Can you draw across the gutter? No, the bind will be in the way.

Pink Pig Ameile Sketchbook


Other Binds


This can either be stitched all the way through or section-stitched which involves each separate section being sewn into the following section all along the spine. Thread is used for this type of bind and is one of the most secure forms of binding. It is also the first stage of the hard-cover bind but can be left on its own without a cover with the stitching exposed. 

Loop Stitched

Similar to a staple bind, however, instead of a metal staple it is a metal loop. This loop is on the outside of the spine so it can easily be secured into a ring binder. 

Tape Bound

An adhesive tape is used to wrap around the spine. This is usually fixed onto a bind that has been stitched together for reinforcement.

Side Stitched

Wire is used to stitch through the cover and pages instead of along the spine. To hide the stitch and wire it is often covered up.

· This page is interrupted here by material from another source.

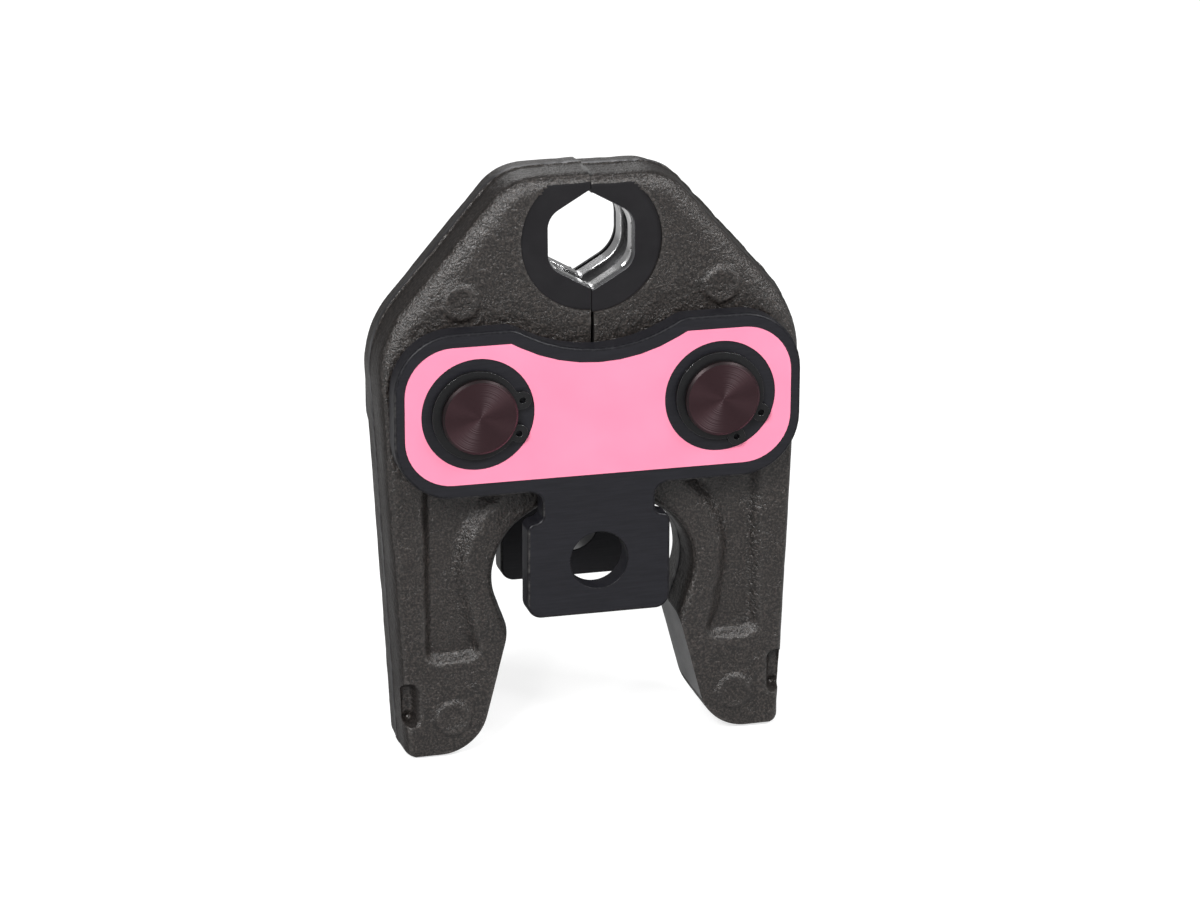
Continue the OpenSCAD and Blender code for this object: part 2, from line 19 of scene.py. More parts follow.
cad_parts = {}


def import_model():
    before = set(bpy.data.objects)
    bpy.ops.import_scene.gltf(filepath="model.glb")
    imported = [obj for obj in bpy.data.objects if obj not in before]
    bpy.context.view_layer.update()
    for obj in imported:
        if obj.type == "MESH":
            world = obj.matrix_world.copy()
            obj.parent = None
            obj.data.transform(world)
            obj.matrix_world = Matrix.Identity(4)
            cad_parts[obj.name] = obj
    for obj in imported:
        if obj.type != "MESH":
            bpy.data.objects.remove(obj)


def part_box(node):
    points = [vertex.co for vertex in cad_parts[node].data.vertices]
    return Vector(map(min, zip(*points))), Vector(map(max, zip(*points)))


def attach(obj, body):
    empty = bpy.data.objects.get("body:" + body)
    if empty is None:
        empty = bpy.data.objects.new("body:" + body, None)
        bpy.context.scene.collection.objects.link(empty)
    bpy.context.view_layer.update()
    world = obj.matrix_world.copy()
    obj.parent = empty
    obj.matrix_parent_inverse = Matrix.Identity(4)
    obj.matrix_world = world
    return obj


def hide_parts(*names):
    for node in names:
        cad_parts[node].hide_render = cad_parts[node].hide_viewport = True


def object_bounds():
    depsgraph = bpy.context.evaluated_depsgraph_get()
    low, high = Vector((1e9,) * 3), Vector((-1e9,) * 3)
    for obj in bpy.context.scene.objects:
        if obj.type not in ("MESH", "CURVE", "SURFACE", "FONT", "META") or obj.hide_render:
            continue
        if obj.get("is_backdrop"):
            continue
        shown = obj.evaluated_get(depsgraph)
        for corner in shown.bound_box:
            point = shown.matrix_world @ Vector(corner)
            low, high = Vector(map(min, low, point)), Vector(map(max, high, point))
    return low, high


LOG = logging.getLogger("press_jaw")
MM = 0.001
TINY = 1e-12

# Painted bow of light across the turned pins, a lighter colour that stands in for their sheen: its
# direction, up from the X axis, and how narrow it is
PAINTED_SHEEN_ANGLE = math.radians(63)
PAINTED_SHEEN_FALL = 22.0

Tree = bpy.types.NodeTree
Socket = bpy.types.NodeSocket
Colour = tuple[float, float, float]


class Body(Enum):
    """Rigid bodies that the pieces ride on."""

    FRAME = "frame"
    LEFT_LEVER = "left_lever"
    RIGHT_LEVER = "right_lever"


class Slot(Enum):
    """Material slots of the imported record."""

    LEVER = "forged_lever"
    PLATE = "link_plate"
    PIN = "pivot_pin"
    RING = "retaining_ring"
    SPRING = "spring_wire"
    LABEL = "label"


class Side(Enum):
    """Which of the two levers a piece belongs to, as the sign of its X."""

    LEFT = -1
    RIGHT = 1


def feed(tree: Tree, entry: Socket, value: Socket | float | tuple) -> None:
    """Gives an input what feeds it.

    Args:
        tree: Tree that holds the input.
        entry: The input.
        value: A socket to link to it, or a constant.
    """
    if isinstance(value, Socket):
        tree.links.new(value, entry)
    else:
        entry.default_value = value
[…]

These are the most common binds you would find and want for a sketchbook, however, there are plenty of binds out in the market. 

Basic Breakdown Blog: Bind
Various Binds including: Pink Pig, Daler Rowney, Hahnemühle & Canson


Which Bind Suits Your Need

One thing we haven’t fully covered yet is what art techniques best suit what bind, and well, we can’t really say. Picking the bind that suits you best would really be dependent on your preference of bind and what paper you need.

However, one key question to consider when choosing a sketchbook is, do you easily want the sheets to come out or do you want something that keeps sheets in? Binds that are glued in, like the soft-cover bind, can easily be removable compared to a hard-cover bind. If you want sheets to stay secure in your sketchbook go for a hard-cover or spiral bind. 

We could suggest things like spiral binds are more suitable for writing and calligraphy. However, if you want to do a watercolour in a spiral bound sketchbook and the paper is suitable for watercolour, there is nothing stopping you. That’s one of the best things about arts and crafts; you have the freedom to do what you want, and how you go about doing it, is totally up to you.